The state Constitution requires a budget be adopted by July 1.

A coalition of environmental, housing, labor, education and community organizations on Thursday beseeched lawmakers to reject the cuts.

"We will see longer emergency room waits, higher property taxes and shuttered parks and libraries," said Eva Bonime of The Better Choices Budget Campaign. "This budget makes the wrong choices for working families."

The group suggested increasing income, gas, gambling, alcohol and corporate taxes and ending state businesses subsidies.

Corzine has said he's willing to phase-in the municipal cuts, but hasn't detailed how that would work.

Assembly Speaker Joseph Roberts Jr., D-Camden, opposes Corzine's municipal aid proposal, contending it shouldn't be based on population but on efficiency standards.

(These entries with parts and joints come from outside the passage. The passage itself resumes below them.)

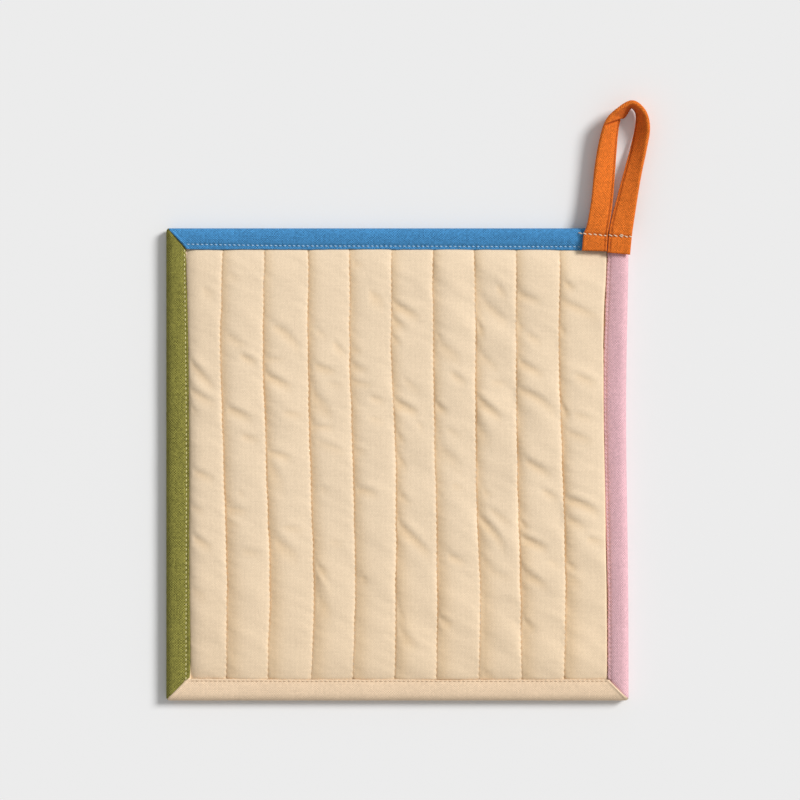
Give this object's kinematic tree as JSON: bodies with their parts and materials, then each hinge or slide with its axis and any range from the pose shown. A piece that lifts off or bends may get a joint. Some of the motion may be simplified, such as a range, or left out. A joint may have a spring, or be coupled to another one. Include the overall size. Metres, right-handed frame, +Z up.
{
  "type": "quilted pot holder",
  "caption": "Square padded pot holder quilted in parallel channels, with a folded binding strip on each edge and a cloth hanging loop at a corner.",
  "frame": {"origin": "on the surface it lies on, under the middle of the whole box, loop included", "axes": "+Z up through the padding from the back to the front, +Y along the quilting channels towards the edge with the hanging loop, +X across the channels towards the loop's corner"},
  "size_m": [0.221, 0.274, 0.011],
  "materials": {
    "panel_cloth": "matt undyed cotton in a fine plain weave with small slubs and flecks",
    "blue_binding": "matt dyed cotton, plain weave, topstitched in a pale thread",
    "green_binding": "matt dyed cotton, fine diagonal rib, topstitched in a pale thread",
    "cream_binding": "matt undyed cotton, plain weave, topstitched in a pale thread",
    "pink_binding": "matt dyed cotton, fine diagonal rib, topstitched in a pale thread",
    "orange_tape": "matt dyed cotton folded into a tape, fine diagonal rib, edge stitched"
  },
  "bodies": {
    "root": {"quilted_panel": "panel_cloth", "binding_top": "blue_binding", "binding_left": "green_binding", "binding_bottom": "cream_binding", "binding_right": "pink_binding", "hanging_loop": "orange_tape"}
  },
  "joints": []
}
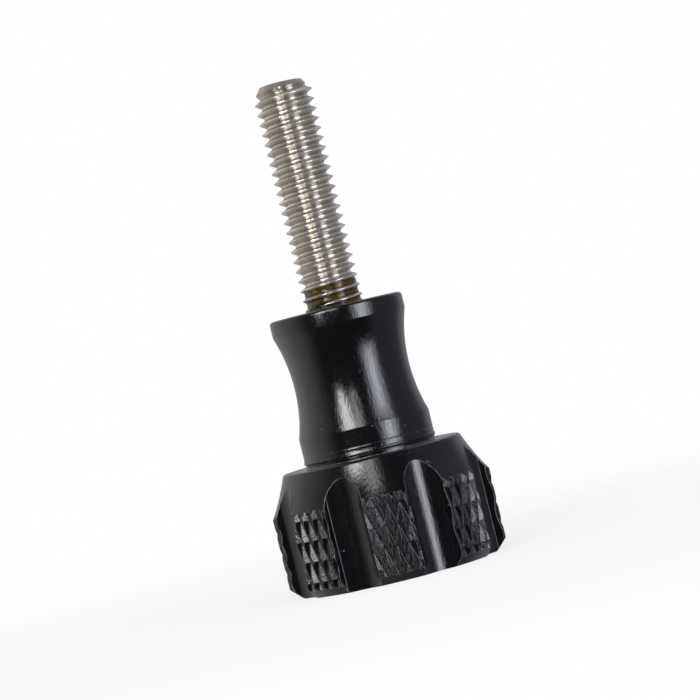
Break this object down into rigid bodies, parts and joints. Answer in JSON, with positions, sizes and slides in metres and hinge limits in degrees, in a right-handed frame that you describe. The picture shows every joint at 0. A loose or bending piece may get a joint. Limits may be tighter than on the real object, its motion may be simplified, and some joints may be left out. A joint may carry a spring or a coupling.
{
  "type": "thumb screw",
  "caption": "Long thumb screw: a black fluted and knurled grip with a waisted neck and flat collar on a fine-threaded steel stud.",
  "frame": {"origin": "centre of the knob's flat base", "axes": "+Z along the stud, from the knob to the tip; a lobe of the grip faces -Y"},
  "size_m": [0.0178, 0.0178, 0.0401],
  "materials": {
    "black_anodised_aluminium": "turned, diamond-knurled and black anodised, satin with fine tool lines",
    "stainless_steel": "bright rolled thread",
    "cured_thread_locker": "clear glossy cured film"
  },
  "bodies": {
    "root": {"knob": "black_anodised_aluminium", "stud": "stainless_steel", "thread_locker": "cured_thread_locker"}
  },
  "joints": []
}
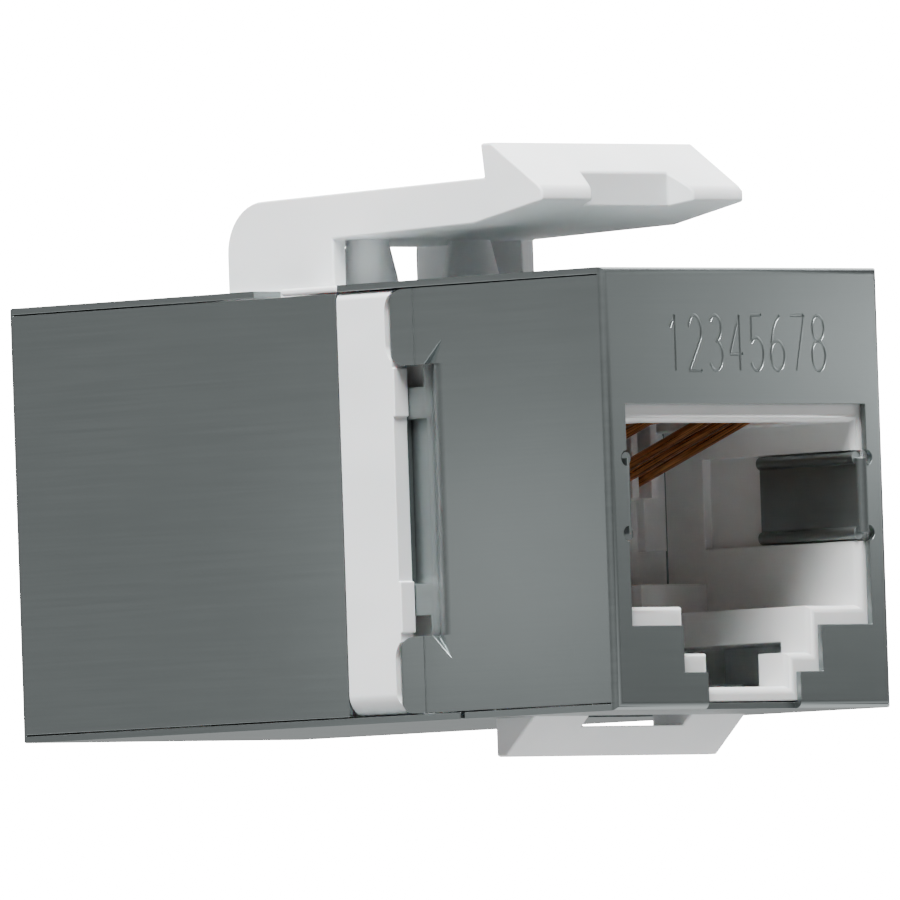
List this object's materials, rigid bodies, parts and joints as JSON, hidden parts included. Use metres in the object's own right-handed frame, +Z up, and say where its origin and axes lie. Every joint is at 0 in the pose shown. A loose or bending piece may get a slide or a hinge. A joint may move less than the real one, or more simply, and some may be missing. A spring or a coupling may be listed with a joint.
{
  "type": "keystone jack",
  "caption": "Shielded feed-through keystone jack with a modular port at each end, a sprung latch arm above and a fixed hook below.",
  "frame": {"origin": "centre of the front face of the body, in the plane of the front shield wall", "axes": "+X to the right seen from the front, +Y from the front port to the rear port, +Z up towards the latch"},
  "size_m": [0.0144, 0.0315, 0.0227],
  "materials": {
    "nickel_plated_sheet": "dark nickel plate, fine brush marks",
    "spring_sheet": "plain nickel plate",
    "white_moulding": "fine moulded satin",
    "port_moulding": "moulded satin",
    "board_laminate": "solder mask",
    "contact_wire": "drawn bronze wire"
  },
  "bodies": {
    "root": {"front_shield": "nickel_plated_sheet", "rear_shield": "nickel_plated_sheet", "left_ground_bridge": "spring_sheet", "right_ground_bridge": "spring_sheet", "clip_frame": "white_moulding", "front_jack_housing": "port_moulding", "rear_jack_housing": "port_moulding", "front_contact_carrier": "port_moulding", "rear_contact_carrier": "port_moulding", "circuit_board": "board_laminate", "front_lead_1": "contact_wire", "front_lead_2": "contact_wire", "front_lead_3": "contact_wire", "front_lead_4": "contact_wire", "front_lead_5": "contact_wire", "front_lead_6": "contact_wire", "front_lead_7": "contact_wire", "front_lead_8": "contact_wire", "rear_lead_1": "contact_wire", "rear_lead_2": "contact_wire", "rear_lead_3": "contact_wire", "rear_lead_4": "contact_wire", "rear_lead_5": "contact_wire", "rear_lead_6": "contact_wire", "rear_lead_7": "contact_wire", "rear_lead_8": "contact_wire"},
    "latch": {"latch_arm": "white_moulding"},
    "front_contacts": {"front_contact_1": "contact_wire", "front_contact_2": "contact_wire", "front_contact_3": "contact_wire", "front_contact_4": "contact_wire", "front_contact_5": "contact_wire", "front_contact_6": "contact_wire", "front_contact_7": "contact_wire", "front_contact_8": "contact_wire"},
    "rear_contacts": {"rear_contact_1": "contact_wire", "rear_contact_2": "contact_wire", "rear_contact_3": "contact_wire", "rear_contact_4": "contact_wire", "rear_contact_5": "contact_wire", "rear_contact_6": "contact_wire", "rear_contact_7": "contact_wire", "rear_contact_8": "contact_wire"}
  },
  "joints": [
    {"name": "latch_flex", "type": "hinge", "parent": "root", "child": "latch", "pos_m": [0, 0.0149, 0.01085], "axis": [1, 0, 0], "range_deg": [0, 12], "stiffness_Nm_per_rad": 0.02, "springref_deg": -2.86},
    {"name": "front_contact_flex", "type": "hinge", "parent": "root", "child": "front_contacts", "pos_m": [0, 0.00203, 0.0037], "axis": [1, 0, 0], "range_deg": [0, 9], "stiffness_Nm_per_rad": 0.005, "springref_deg": -2.86},
    {"name": "rear_contact_flex", "type": "hinge", "parent": "root", "child": "rear_contacts", "pos_m": [0, 0.02947, 0.0037], "axis": [-1, 0, 0], "range_deg": [0, 9], "stiffness_Nm_per_rad": 0.005, "springref_deg": -2.86}
  ]
}
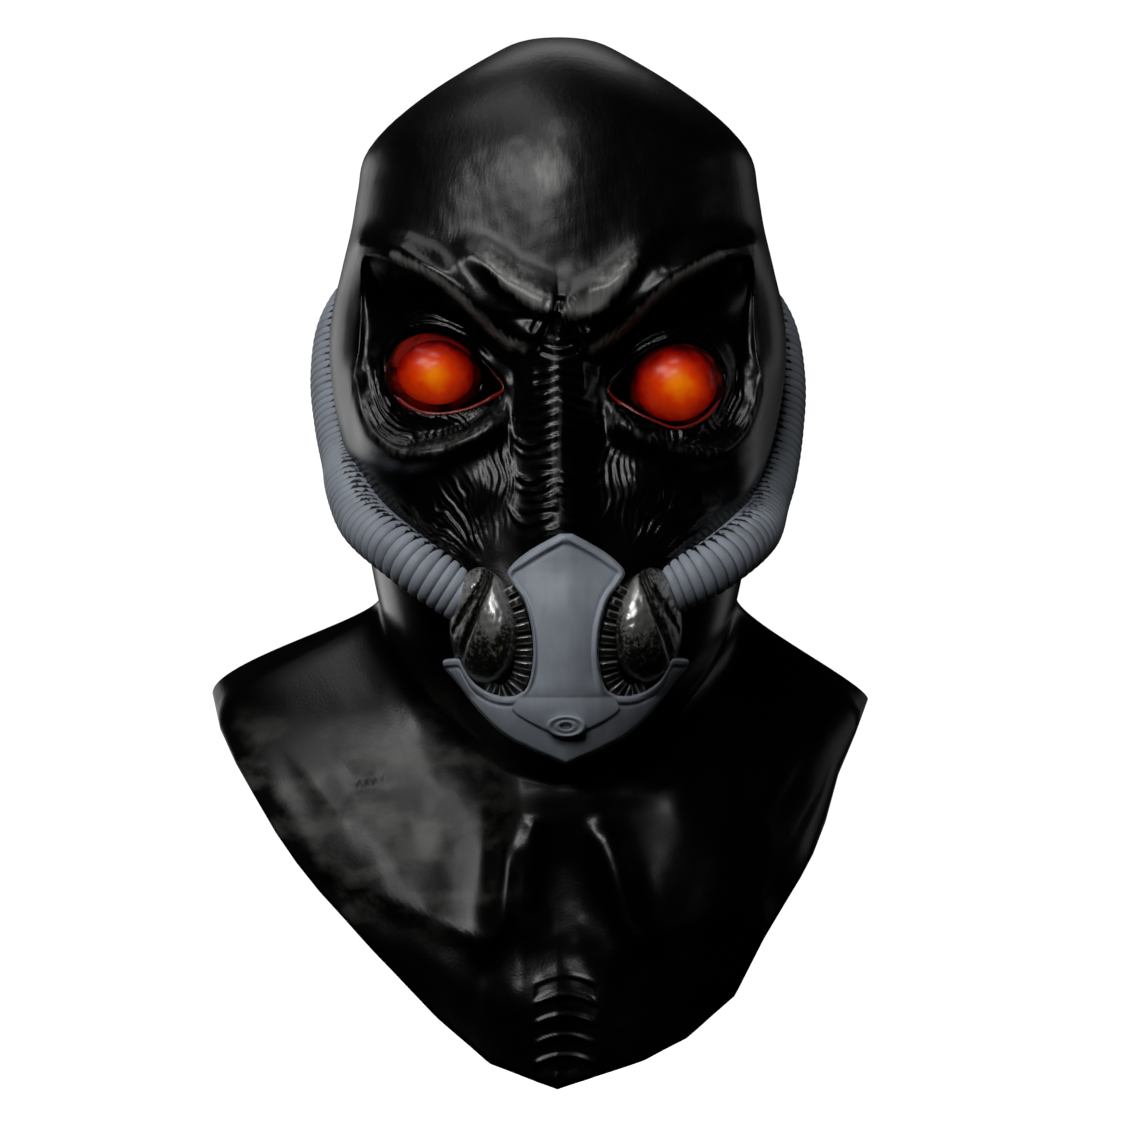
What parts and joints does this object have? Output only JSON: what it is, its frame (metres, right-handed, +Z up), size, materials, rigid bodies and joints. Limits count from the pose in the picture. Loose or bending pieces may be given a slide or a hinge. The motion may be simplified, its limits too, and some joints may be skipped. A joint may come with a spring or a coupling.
{
  "type": "alien latex mask",
  "caption": "Full-head alien mask of black latex with a chest bib, domed orange eyes, a sculpted respirator and ribbed breathing hoses round the jaw.",
  "frame": {"origin": "inside of the crown, where the wearer's head carries the mask", "axes": "+Z up along the head, +Y out of the back of the head, so the face looks along -Y; +X towards the wearer's left"},
  "size_m": [0.3117, 0.2497, 0.4921],
  "materials": {
    "black_latex": "glossy black latex",
    "glowing_eye": "orange, clear coat",
    "grey_plate": "bluish grey paint, satin",
    "dark_silver": "black with silver dry-brushed high points",
    "hose_paint": "bluish grey paint, satin"
  },
  "bodies": {
    "root": {"mask_skin": "black_latex", "right_eye": "glowing_eye", "left_eye": "glowing_eye", "centre_plate": "grey_plate", "valve_boss": "grey_plate", "jaw_guard": "grey_plate", "right_filter_pod": "dark_silver", "left_filter_pod": "dark_silver", "right_vent_comb": "dark_silver", "left_vent_comb": "dark_silver", "right_hose": "hose_paint", "left_hose": "hose_paint"}
  },
  "joints": []
}
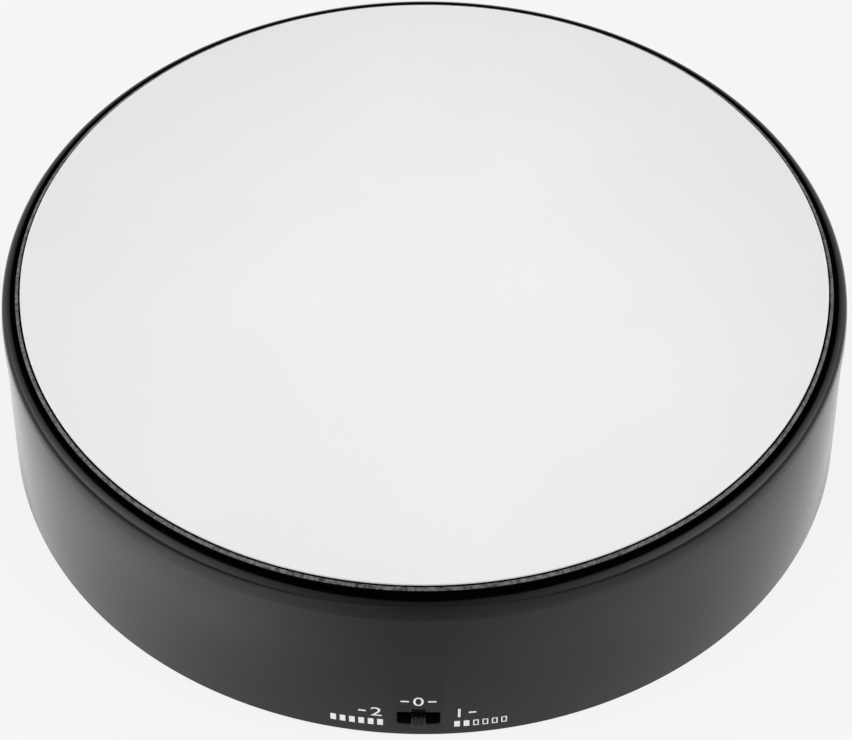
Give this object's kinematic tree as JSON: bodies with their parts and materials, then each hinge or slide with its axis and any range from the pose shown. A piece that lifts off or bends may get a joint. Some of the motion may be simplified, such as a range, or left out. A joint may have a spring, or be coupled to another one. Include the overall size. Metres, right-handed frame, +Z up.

Fanwood Mayor Colleen Mahr said mayors understand state fiscal woes, but said they've long battled financial and property tax worries at the local level. She predicted the aid cuts would resonant for years.

"Our residents will feel the strain if the plan goes forward unaltered," Mahr said. "Those effects will be felt, I believe, for years to come."

She said mayors will remain vocal in opposition, while working to find alternatives.

"It's critical that reductions be equitable and they be fair," Mahr said. "They should not rely on some arbitrary population number."